In view of the strict time discipline which c. 40B imposes on local boards [Note 4] and the legislative intent to effect an expedited procedure, it would be contrary to the statutory scheme
if the date from which to count for purposes of judicial review were other than the date on which approval was constructively granted. This imposes no great burden on town boards and officials or private interested parties who might wish to appeal from the issuance of a constructive permit. Except for the unusual case where the end of the hearing is in doubt [Note 5] (this is the first such case since the Anti-snob Zoning Act came on the books in 1969), it is not difficult for interested parties to begin counting to sixty (i.e., forty days plus twenty days) [Note 6] and to lodge an action for judicial review in time. All interested persons will have been notified, G. L. c. 40B, Section 21, and G. L. c. 40A, Sections 11 and 15, and municipal officials will be well aware of the status of the proceedings. By comparison a considerable burden is placed on the applicant. The board that chooses not to decide on time may also choose -- indeed, is likely to choose -- not to issue any certificate evidencing a constructive grant, and the unhappy applicant may be compelled to go to court to obtain observance of the "expedited" procedure. He could wait, but the waiting period would be indeterminate. Precisely those "gaps and uncertainties" would develop which the court has said ought to be eschewed. Selectmen of Pembroke v. R. & P. Realty Corp., 348 Mass. at 127. The language in G. L. c. 40B, Section 21, is not dissimilar to the language in G. L. c. 41, Section 81U (governing, among other things, approval, disapproval and constructive approval of a plan of a subdivision), as to which the court in Pembroke said (at 126): "[I]f there had been no decision, the right of appeal would expire on the eightieth day after submission of the plan . . . ." See also Building Inspector of Attleboro v. Attleboro Landfill,
Inc., 384 Mass. at 110-113. For these reasons we hold that appeal from a constructive grant of a comprehensive permit under G. L. c. 40B, Section 21, must be filed within twenty days after the date on which the constructive permit is deemed to have been issued.

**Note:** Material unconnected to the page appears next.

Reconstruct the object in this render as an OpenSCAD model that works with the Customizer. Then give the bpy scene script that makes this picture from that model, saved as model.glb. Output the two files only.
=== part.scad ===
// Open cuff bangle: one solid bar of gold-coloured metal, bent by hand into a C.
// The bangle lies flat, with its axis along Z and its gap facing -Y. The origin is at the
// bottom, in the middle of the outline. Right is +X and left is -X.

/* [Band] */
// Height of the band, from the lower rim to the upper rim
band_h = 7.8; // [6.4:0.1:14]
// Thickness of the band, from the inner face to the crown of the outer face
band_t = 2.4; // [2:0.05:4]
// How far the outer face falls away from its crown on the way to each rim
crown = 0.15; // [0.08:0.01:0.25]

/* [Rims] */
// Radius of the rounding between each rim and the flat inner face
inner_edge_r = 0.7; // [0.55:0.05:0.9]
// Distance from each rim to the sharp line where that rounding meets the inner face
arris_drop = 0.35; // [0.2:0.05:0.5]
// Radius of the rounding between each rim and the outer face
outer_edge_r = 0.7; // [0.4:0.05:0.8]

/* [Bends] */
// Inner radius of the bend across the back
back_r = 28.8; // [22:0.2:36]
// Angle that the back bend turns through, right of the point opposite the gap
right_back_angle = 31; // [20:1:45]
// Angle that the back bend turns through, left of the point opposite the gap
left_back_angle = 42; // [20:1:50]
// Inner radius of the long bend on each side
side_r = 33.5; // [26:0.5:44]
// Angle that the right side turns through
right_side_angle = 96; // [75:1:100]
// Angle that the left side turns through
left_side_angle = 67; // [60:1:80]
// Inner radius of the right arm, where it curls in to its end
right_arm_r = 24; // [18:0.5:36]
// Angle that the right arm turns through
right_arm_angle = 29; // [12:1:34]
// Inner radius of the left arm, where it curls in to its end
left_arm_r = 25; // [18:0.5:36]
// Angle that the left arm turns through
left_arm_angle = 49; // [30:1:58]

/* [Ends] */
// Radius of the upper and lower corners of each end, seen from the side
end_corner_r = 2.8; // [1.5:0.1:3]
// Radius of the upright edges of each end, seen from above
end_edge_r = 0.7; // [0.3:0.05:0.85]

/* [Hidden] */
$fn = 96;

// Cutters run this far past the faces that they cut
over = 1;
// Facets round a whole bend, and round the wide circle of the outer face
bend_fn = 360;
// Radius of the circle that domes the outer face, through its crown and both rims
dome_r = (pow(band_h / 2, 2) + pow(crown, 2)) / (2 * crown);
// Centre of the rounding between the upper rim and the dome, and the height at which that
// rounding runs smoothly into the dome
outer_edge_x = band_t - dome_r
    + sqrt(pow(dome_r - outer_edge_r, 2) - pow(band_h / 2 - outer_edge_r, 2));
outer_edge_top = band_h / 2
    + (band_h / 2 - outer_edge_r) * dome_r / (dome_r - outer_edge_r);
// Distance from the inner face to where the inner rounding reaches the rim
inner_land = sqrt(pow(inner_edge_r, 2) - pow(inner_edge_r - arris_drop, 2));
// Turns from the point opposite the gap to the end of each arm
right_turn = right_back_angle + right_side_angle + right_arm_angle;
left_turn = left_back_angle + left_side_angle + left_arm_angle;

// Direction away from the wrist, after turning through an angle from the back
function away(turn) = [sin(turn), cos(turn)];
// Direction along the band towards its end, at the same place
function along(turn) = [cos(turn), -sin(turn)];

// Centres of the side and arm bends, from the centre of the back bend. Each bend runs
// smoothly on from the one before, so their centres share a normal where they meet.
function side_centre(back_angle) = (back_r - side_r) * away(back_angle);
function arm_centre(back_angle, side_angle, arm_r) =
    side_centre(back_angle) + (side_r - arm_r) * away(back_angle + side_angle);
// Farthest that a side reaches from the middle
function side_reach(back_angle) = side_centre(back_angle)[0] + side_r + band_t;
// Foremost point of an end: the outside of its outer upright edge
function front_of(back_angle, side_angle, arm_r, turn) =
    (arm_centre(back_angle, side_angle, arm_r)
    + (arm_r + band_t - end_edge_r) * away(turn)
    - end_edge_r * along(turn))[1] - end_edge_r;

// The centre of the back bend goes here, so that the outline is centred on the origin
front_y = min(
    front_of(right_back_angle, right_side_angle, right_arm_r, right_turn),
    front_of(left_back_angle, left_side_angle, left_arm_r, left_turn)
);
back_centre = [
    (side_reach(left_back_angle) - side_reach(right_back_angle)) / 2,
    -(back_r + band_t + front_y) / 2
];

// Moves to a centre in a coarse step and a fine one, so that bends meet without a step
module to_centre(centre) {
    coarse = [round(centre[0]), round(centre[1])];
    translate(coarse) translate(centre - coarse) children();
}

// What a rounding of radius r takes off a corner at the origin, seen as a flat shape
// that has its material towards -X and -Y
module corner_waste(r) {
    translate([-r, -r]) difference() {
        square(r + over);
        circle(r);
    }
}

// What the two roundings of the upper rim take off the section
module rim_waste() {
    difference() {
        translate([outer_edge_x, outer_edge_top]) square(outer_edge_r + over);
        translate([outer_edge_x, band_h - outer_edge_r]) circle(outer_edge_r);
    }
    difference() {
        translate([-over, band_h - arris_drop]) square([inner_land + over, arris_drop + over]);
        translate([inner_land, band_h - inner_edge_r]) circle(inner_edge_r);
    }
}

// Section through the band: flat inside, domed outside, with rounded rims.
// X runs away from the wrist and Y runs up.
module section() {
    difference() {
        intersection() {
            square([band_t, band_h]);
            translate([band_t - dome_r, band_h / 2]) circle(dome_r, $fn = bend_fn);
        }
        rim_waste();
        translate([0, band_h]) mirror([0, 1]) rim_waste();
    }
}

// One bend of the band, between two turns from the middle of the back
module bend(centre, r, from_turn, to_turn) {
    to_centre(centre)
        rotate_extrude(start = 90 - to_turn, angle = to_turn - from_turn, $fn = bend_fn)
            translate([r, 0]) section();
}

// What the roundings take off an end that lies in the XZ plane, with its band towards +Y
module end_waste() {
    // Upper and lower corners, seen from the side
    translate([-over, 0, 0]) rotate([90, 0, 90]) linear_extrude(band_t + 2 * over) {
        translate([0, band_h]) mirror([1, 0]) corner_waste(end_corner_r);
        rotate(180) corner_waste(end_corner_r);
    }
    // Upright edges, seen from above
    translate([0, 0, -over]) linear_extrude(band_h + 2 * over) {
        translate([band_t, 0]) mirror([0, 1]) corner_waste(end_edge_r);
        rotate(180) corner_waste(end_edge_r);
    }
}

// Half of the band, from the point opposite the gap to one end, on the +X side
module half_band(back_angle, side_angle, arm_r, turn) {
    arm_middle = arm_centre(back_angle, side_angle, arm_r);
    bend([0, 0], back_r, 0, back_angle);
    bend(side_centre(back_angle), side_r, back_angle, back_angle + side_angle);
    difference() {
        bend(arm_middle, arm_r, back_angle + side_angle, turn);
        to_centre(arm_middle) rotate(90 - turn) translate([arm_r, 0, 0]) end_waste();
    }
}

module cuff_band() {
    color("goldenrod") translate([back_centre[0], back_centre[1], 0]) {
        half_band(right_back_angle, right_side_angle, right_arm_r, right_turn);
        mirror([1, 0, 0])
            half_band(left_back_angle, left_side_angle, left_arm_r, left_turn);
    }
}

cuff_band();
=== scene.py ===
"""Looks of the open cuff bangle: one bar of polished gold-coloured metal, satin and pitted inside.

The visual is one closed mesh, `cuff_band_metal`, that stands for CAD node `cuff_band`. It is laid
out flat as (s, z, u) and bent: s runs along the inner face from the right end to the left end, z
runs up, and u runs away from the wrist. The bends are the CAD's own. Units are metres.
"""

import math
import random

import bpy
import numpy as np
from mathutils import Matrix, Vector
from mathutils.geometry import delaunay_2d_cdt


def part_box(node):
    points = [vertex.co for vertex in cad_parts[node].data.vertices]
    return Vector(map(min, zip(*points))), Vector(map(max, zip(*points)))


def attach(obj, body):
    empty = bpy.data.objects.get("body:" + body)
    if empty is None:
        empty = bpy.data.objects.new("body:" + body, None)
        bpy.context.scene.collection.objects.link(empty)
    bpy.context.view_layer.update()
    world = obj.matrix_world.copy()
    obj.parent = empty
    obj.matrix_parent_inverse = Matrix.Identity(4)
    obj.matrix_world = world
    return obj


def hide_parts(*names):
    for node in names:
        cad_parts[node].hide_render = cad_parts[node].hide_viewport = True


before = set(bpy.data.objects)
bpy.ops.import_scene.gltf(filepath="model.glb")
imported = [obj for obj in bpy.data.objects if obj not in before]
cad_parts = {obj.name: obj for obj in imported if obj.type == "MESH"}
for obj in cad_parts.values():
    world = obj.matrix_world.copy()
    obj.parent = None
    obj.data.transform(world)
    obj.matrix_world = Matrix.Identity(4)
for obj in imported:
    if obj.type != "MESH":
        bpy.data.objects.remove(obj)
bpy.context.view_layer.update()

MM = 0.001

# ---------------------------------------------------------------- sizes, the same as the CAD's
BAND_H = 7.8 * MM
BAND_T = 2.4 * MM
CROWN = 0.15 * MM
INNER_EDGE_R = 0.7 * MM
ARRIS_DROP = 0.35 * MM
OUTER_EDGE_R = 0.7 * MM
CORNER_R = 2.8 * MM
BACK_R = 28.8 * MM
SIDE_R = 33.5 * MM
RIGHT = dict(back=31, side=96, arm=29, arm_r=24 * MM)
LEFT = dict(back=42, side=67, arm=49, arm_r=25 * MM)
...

The judgment is to be modified to declare that a comprehensive permit issued on January 24, 1981, in accordance with MCA's application. Although not required, it would be desirable and appropriate for the board to issue to MCA a certificate evidencing the issuance of such a permit, or, at least, the facts which result in the issuance of such a permit. The last sentence of the judgment, dealing with judicial appeals, is deleted. As so modified, the judgment is affirmed.
[Note 1] Milton Commons Associates is a limited partnership and under Mass. R.Civ.P. 17(a), 365 Mass. 763 (1974), the action should have been brought in the name of its general partners. Roberts-Haverhill Associates v. City Council of Haverhill, 2 Mass. App. Ct. 715 , 721 (1974). First Hartford Realty Corp. v. Corporate Property Investors, 12 Mass. App. Ct. 911 (1981). Smith & Zobel, Rules Practice Section 17.8, at 2 n.30 (Supp. 1981). This procedural irregularity has assumed no importance in the proceedings. Compare DiLuzio v. United Elec., Radio & Mach. Workers, Local 274, 386 Mass. 314 (1982).
[Note 2] Delay is often as effective as denial. In c. 40B proceedings it could, but for the provision attaching consequence to delay, be more effective than denial. An applicant whose proposal is denied can appeal to the Housing Appeals Committee, which has the power to override the local board. G. L. c. 40B, Sections 22 & 23. If a local board could sit indefinitely on an application or until compelled by a court to act on it, this avenue of relief to the Committee could be blocked for sufficiently long to fend off many developers because of the expiration of options to buy the land in question or because of the weight of carrying costs for land which the developer owned.
[Note 3] The history of the consequences of inaction by a board of appeal in proceedings under G. L. c. 40A is discussed in Noe v. Board of Appeals of Hingham, 13 Mass. App. Ct. at 106-107.
[Note 4] By contrast, the schedule established by G. L. c. 40B, Section 22, for the Housing Appeals Committee is directory, and failure to adhere to the schedule does not result in a constructive grant or denial. Board of Appeals of Melrose v. Housing Appeals Comm., 5 Mass. App. Ct. 838 (1977).
[Note 5] Even in cases where the starting point for purposes of the twenty-day appeal period is in doubt, it is open to persons wishing to appeal to err on the side of caution. Cf. Noe v. Board of Appeals of Hingham, 13 Mass. App. Ct. at 109-110.
[Note 6] They would also do well to count to thirty days from the date an application is filed with a board since failure to convene a public hearing in that time may, as we have seen, result in a constructive permit under G. L. c. 40B, Section 21.